Rhythm & Views

Kid Congo and The Pink Monkey Birds

Kid Congo Powers has always had a knack for being at the right place at the right time. As a founding member of the Gun Club, through long stints with The Cramps and Nick Cave's Bad Seeds, and through a series of terrific other acts (Knoxville Girls, Die Haut, Congo Norvell, etc.), the Kid has always brought his streetwise panache, gritty guitar and great hair. With Kid Congo and The Pink Monkey Birds, he tries something different: being the frontman.

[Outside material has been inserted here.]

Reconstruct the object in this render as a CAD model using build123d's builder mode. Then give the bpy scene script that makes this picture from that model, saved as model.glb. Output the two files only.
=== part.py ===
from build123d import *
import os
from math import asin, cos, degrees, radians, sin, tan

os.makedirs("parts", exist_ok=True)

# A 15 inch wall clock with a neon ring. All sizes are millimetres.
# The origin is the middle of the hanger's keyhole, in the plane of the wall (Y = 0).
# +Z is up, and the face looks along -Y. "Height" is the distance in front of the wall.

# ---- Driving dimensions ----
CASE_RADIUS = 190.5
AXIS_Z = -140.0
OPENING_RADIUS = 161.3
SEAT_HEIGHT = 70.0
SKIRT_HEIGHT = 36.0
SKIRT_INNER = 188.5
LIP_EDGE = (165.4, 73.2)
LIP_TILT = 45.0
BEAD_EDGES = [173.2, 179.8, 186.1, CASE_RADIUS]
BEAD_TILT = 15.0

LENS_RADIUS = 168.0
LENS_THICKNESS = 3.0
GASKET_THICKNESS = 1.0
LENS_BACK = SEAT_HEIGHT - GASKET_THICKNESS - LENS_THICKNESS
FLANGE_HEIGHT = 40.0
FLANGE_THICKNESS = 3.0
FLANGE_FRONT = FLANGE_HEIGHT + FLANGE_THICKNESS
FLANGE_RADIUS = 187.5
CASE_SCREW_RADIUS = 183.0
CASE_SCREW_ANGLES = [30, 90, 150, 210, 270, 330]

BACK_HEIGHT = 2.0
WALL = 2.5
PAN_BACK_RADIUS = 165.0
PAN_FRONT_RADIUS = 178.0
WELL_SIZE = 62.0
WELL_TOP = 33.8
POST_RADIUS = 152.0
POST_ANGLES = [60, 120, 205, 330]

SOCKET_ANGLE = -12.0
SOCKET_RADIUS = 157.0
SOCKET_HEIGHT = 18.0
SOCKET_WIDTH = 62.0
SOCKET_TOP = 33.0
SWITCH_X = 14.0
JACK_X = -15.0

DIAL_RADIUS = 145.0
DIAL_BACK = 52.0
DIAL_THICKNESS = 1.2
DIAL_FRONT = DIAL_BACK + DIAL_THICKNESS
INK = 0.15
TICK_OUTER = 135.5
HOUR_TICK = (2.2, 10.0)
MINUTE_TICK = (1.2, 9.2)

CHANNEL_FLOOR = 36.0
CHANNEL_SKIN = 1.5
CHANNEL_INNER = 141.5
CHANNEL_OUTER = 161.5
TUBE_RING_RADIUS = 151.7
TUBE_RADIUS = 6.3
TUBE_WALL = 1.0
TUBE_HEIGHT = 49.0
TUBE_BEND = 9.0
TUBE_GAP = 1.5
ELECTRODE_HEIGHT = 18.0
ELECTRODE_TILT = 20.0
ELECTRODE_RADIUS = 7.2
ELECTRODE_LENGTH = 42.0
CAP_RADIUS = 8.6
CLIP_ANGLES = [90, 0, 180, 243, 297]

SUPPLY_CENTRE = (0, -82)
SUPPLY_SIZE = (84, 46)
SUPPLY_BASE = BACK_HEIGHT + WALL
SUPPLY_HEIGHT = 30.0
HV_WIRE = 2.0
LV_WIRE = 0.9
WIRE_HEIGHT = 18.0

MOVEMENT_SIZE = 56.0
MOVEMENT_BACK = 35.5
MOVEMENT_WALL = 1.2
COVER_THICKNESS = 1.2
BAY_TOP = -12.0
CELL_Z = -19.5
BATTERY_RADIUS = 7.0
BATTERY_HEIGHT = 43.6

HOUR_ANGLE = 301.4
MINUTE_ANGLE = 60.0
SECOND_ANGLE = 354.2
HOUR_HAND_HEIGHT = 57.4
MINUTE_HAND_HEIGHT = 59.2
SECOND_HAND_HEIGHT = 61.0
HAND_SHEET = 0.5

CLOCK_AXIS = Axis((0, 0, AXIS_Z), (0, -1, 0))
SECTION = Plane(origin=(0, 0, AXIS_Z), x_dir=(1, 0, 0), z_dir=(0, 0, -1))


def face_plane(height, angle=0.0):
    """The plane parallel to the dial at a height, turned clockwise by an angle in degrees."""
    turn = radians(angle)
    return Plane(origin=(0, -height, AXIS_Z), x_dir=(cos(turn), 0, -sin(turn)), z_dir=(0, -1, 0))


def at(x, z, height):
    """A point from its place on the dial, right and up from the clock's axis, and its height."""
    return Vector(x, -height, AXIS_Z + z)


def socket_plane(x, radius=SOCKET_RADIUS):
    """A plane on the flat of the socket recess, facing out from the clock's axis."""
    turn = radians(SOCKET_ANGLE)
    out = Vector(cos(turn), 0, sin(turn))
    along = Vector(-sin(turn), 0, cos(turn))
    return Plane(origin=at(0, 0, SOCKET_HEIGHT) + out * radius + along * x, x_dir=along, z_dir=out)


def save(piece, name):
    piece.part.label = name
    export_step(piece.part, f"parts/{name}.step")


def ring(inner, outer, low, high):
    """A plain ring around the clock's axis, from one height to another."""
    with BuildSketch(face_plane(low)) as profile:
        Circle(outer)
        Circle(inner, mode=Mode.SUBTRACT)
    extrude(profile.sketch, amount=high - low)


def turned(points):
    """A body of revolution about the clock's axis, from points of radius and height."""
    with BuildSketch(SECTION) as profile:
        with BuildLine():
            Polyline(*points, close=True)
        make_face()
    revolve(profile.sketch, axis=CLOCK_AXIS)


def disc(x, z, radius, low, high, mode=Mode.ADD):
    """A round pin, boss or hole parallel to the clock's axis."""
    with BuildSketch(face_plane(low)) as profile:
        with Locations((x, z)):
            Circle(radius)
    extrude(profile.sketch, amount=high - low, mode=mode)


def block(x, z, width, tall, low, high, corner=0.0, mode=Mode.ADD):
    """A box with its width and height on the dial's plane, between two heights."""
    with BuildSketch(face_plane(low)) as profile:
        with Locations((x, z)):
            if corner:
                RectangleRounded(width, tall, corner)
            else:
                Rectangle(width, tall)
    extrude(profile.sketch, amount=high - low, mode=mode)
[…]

Kid takes on lead vocal duties, and his Birds (including Knoxville Girls guitar player Jack Martin, with whom he shares songwriting credits) drop 12 tracks of trashy, low-art, effects-tweaked R&B. The Kid comes from the Andre Williams school of sassy talk-singing, and although he'll never be mistaken for any of the greats he's played with over the years, he seems to be having a great time.

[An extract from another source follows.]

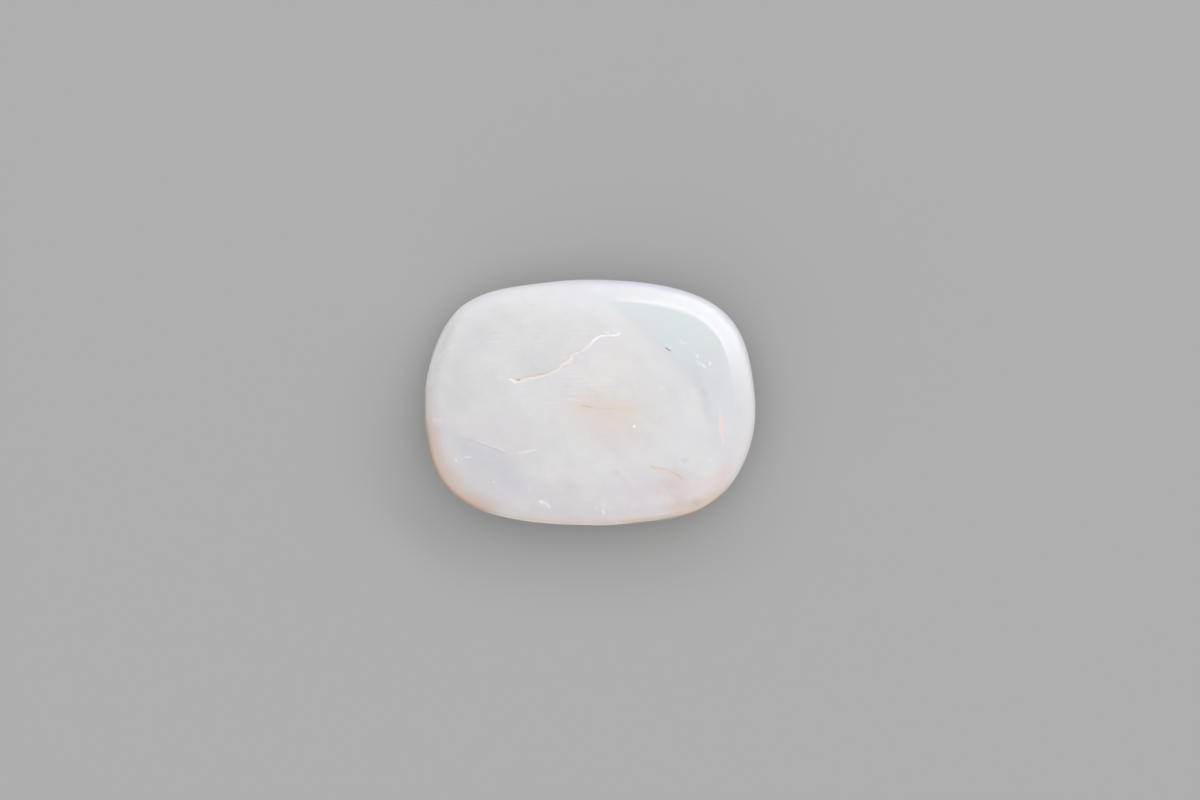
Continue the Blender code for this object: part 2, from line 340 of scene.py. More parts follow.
def chip_share(x, y, chip):
    """1 all along the middle of a chip, down to 0 at its edge and below 0 outside."""
    start, end, radius = complex(*chip[:2]), complex(*chip[2:4]), chip[4]
    way = end - start
    away = x + 1j * y - start
    share = np.clip((away * way.conjugate()).real / max(abs(way) ** 2, 1e-9), 0, 1)
    return 1 - abs(away - share * way) / radius


def split_near_details(mesh):
    """Splits the faces near cracks and chips, and puts the new points back on the dome."""
    for _ in range(FINE_PASSES):
        middles = np.array([f.calc_center_median() for f in mesh.faces])
        x, y, z = middles.T
        wanted = np.zeros(len(x), bool)
        for name, knots in CRACKS.items():
            if name not in SOFT_BANDS:
                place = crack_place(x, y, knots)
                beside = abs(place[:, 0] - 0.5) < 0.5 + PAST_ENDS
                wanted |= (abs(place[:, 1]) < FINE_REACH) & beside
        for chip in [*CHIPS_AND_PAINTED_HIGHLIGHTS, PIT, DARK_SCRATCH]:
            wanted |= chip_share(x, y, chip) * chip[4] > -FINE_REACH / 2
        wanted &= z > RELIEF_HEIGHT
        faces = [f for f, w in zip(mesh.faces, wanted) if w]
        edges = list(dict.fromkeys(e for f in faces for e in f.edges))
        old = set(mesh.verts)
        bmesh.ops.subdivide_edges(mesh, edges=edges, cuts=1, use_grid_fill=True)
        for v in mesh.verts:
            if v not in old:
                height = face_height(np.array([complex(v.co.x, v.co.y)]))[0]
                if v.co.z > GIRDLE_HEIGHT + BORDER_RISE and abs(v.co.z - height) < ON_DOME:
                    v.co.z = height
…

In fact, the whole thing seems like a lark: Powers delivers stream-of-consciousness lyrics and stinging guitar with a cheerful sneer while the band vamps and humps behind him. Being downtown New York cats, of course, there's plenty of noisy, squirrelly bits (mainly courtesy of electronics guy Jorge Velez) and jagged rhythms. "Even Though Your Leather Is Cliché" is sort of the quintessential track: The guitars and bass collide with each other and smack into the pounding drums that are trying to avoid some dangerous electronics while Kid piles non sequiturs on top of each other, and it all threatens to fall apart, but somehow doesn't. It's a pretty glorious mess.